PI countdown for planners
Chris Pearce may no longer be responsible for the insurance industry, but the former Parliamentary Secretary to the Treasurer would be interested in the dramas taking place around the implementation of new insurance laws he once oversaw.
New regulations requiring Australian financial services licence holders to have "adequate" professional indemnity (PI) insurance will come into force in July.
Of course, "adequate" hinges on whether your job title reads "financial planner" or "insurance broker". For planners, the scheme is tied to the monetary limits of their external dispute resolution scheme; for insurance brokers not much will change under 20-year old compulsory PI laws in the Corporations Act.

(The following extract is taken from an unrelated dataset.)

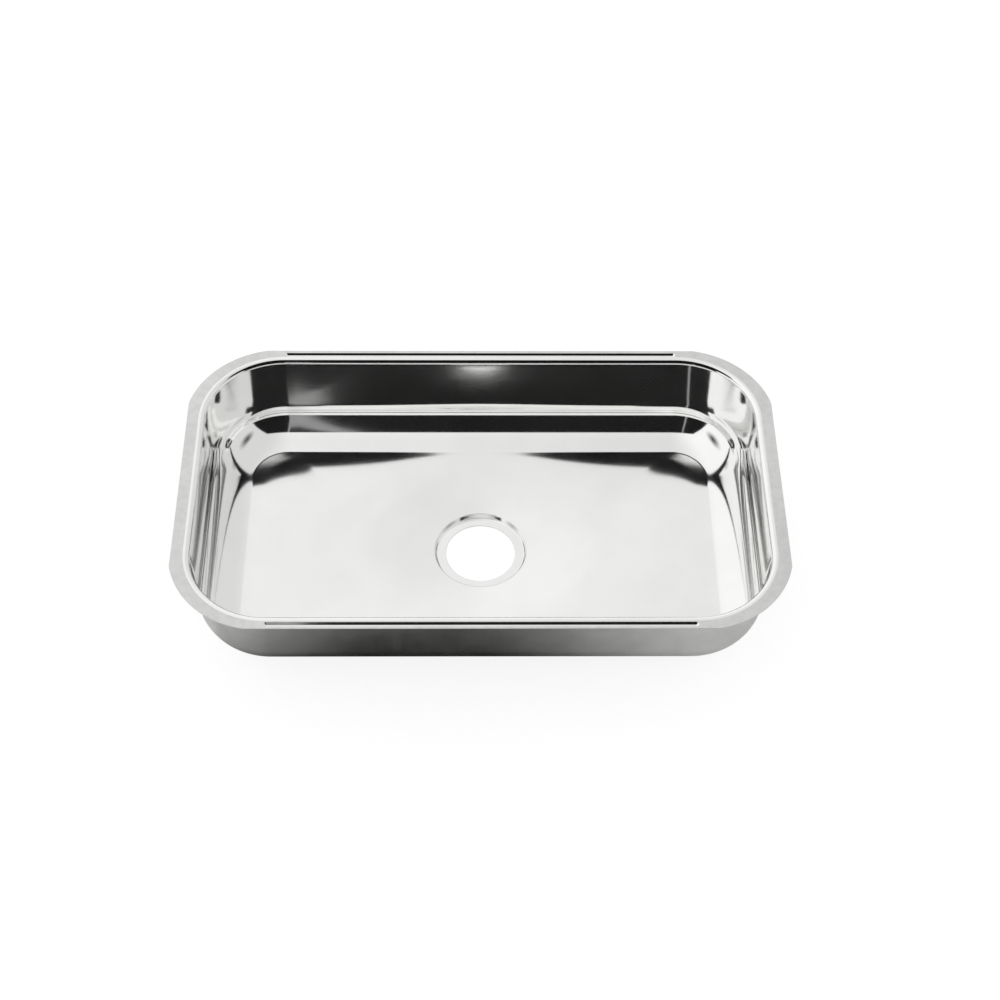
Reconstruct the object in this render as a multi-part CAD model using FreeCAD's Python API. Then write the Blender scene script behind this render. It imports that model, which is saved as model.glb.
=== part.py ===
"""Undermount kitchen sink: one deep-drawn stainless steel bowl with a flat flange, and the
four sound-deadening pads bonded under its floor.

Origin: centre of the waste, at the lowest point of the pressing. +X right, +Y to the back,
+Z up. Millimetres.
"""
import FreeCAD, Part
import math
import os

V = FreeCAD.Vector
UP = V(0, 0, 1)

# Sheet
sheet = 1.0                     # stainless steel sheet

# Flange, seen from above
flange_length = 740.0
flange_width = 438.0
flange_end_rim = 16.3           # flat flange beside the opening, at the two short ends ...
flange_side_rim = 12.8          # ... and along the two long sides
corner_trim_radius = 118.5
corner_overrun_x = 3.0          # how far the arc's centre lies past the one that would run
corner_overrun_y = 2.0          # smoothly into the straight edges

# Bowl
opening_corner_radius = 101.0   # the opening is where the flat flange starts to bend down
rim_bend_radius = 6.0           # on the seen side of the sheet
wall_draft = 2.0                # degrees
wall_height = 123.9             # flange top to the edge of the floor
upper_fillet_radius = 38.0      # the floor fillet turns in more tightly under the wall ...
lower_fillet_radius = 60.6      # ... than above the floor
fillet_switch_tilt = 57.0       # degrees from level where the two meet
floor_edge_tilt = 9.0           # degrees from level where the fillet ends and the floor starts
floor_fall = 14.3               # from the edge of the floor down to the waste
dish_length = 300.0             # oval round the waste where the floor's fall has levelled out
dish_width = 210.0              # to the cone that runs down to the recess
dish_fall = 7.1                 # from that oval down to the waste

# Waste outlet
recess_diameter = 117.0
recess_depth = 7.5
recess_draft = 12.0             # degrees
recess_rim_radius = 1.2
recess_root_radius = 2.0
recess_rim_land = 2.0           # turned ring that joins the recess to the falling floor
hole_edge_radius = 0.4
waste_diameter = 88.9

# Sealant grooves along the two long sides of the flange
groove_from_corner = 1.5        # end of the groove to the centre of the trimmed corner
groove_width = 6.5
groove_depth = 2.4
groove_from_edge = 7.3          # groove centre line to the edge of the flange

# Sound-deadening pads under the floor
pad_thickness = 2.5
side_pad_length = 150.0
side_pad_width = 230.0
side_pad_from_recess = 25.0
end_pad_length = 104.0
end_pad_width = 44.0
end_pad_from_recess = 8.0
pad_corner_radius = 12.0

# Sizes that follow
opening_length = flange_length - 2 * flange_end_rim
opening_width = flange_width - 2 * flange_side_rim
corner_centre_x = flange_length / 2 - corner_trim_radius + corner_overrun_x
corner_centre_y = flange_width / 2 - corner_trim_radius + corner_overrun_y
groove_length = 2 * (corner_centre_x - groove_from_corner)

# Levels above the lowest point of the pressing
seat_level = sheet
recess_rim_level = seat_level + recess_depth
floor_edge_level = recess_rim_level + floor_fall
flange_top = floor_edge_level + wall_height
flange_bottom = flange_top - sheet
recess_outer = recess_diameter / 2 + recess_rim_land


def rounded_rectangle(length, width, radius, level):
    """Closed wire of four sides and four corner arcs, anticlockwise from the right side."""
    x, y = length / 2, width / 2
    a, b = x - radius, y - radius
    s = radius * math.sqrt(0.5)

    def at(px, py):
        return V(px, py, level)

    edges = [
        Part.LineSegment(at(x, -b), at(x, b)).toShape(),
        Part.Arc(at(x, b), at(a + s, b + s), at(a, y)).toShape(),
        Part.LineSegment(at(a, y), at(-a, y)).toShape(),
        Part.Arc(at(-a, y), at(-a - s, b + s), at(-x, b)).toShape(),
        Part.LineSegment(at(-x, b), at(-x, -b)).toShape(),
        Part.Arc(at(-x, -b), at(-a - s, -b - s), at(-a, -y)).toShape(),
        Part.LineSegment(at(-a, -y), at(a, -y)).toShape(),
        Part.Arc(at(a, -y), at(a + s, -b - s), at(x, -b)).toShape(),
    ]
    return Part.Wire(edges)


def eight_arc_oval(length, width, level, matched):
    """An oval cut into eight arcs that face the eight edges of the wire it is lofted to."""
    angles = [math.atan2(v.Point.y, v.Point.x) for v in matched.OrderedVertexes]
    centre = V(0, 0, level)
    if abs(length - width) < 0.001:
        oval = Part.Circle(centre, UP, length / 2)
    elif length > width:
        oval = Part.Ellipse(centre, length / 2, width / 2)
    else:
        oval = Part.Ellipse(centre, width / 2, length / 2)
        oval.rotate(FreeCAD.Placement(centre, FreeCAD.Rotation(UP, 90), V(0, 0, 0)))
        angles = [t - math.pi / 2 for t in angles]
    arcs = []
    for i, start in enumerate(angles):
        end = angles[(i + 1) % len(angles)]
        while end < start:
            end += 2 * math.pi
        arcs.append(oval.toShape(start, end))
    return Part.Wire(arcs)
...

Since ASIC released its regulatory guide to the changes in November, financial advisers have been sweating on July 1 as D-Day for the profession - with portents of doom the general response.
While the idea of mandated PI is arguably overdue - insurance brokers have been forced to hold PI insurance for more than 20 years - and reflects many of the industry's own conventions, the new system could have serious flaws.
Firstly, opponents say the Government's intentions, while noble, are misdirected; it is financial advisers, not consumers, who will be safeguarded under mandatory PI. The difference is significant, and ironic, given the collapse of Westpoint prompted calls for greater protection for consumers.
The former government used the demise of Westpoint as the trigger for mandatory PI cover, but the corporate regulator freely admits PI insurance cannot protect investors against a corporate demise. Secondly, PI cover is being mandated by the Federal Government, but provided by the private sector. Only a handful of PI insurers cover the middle market - only four have national reach - and it is these companies, not the Government, which will ultimately determine the scope, price and availability of cover.
Insurers are already warning the changes will place additional pressure on a stressed market, possibly compelling some underwriters to pull up stumps.
There is also the issue of monetary limits. The Financial Planning Association argues the 50% increase in monetary limits by the Financial Industry Complaints Service (FICS) to $150,000 will harm smaller planners, who will either go broke from higher PI insurance or be coerced reluctantly into the embrace of larger, well-capitalised companies, which are given exemptions from PI.
FICS' increase may appear to grant disgruntled investors wider scope to access free arbitration, but the bar is unlikely to be high enough in the event of another failure on the scale of the Westpoint disaster.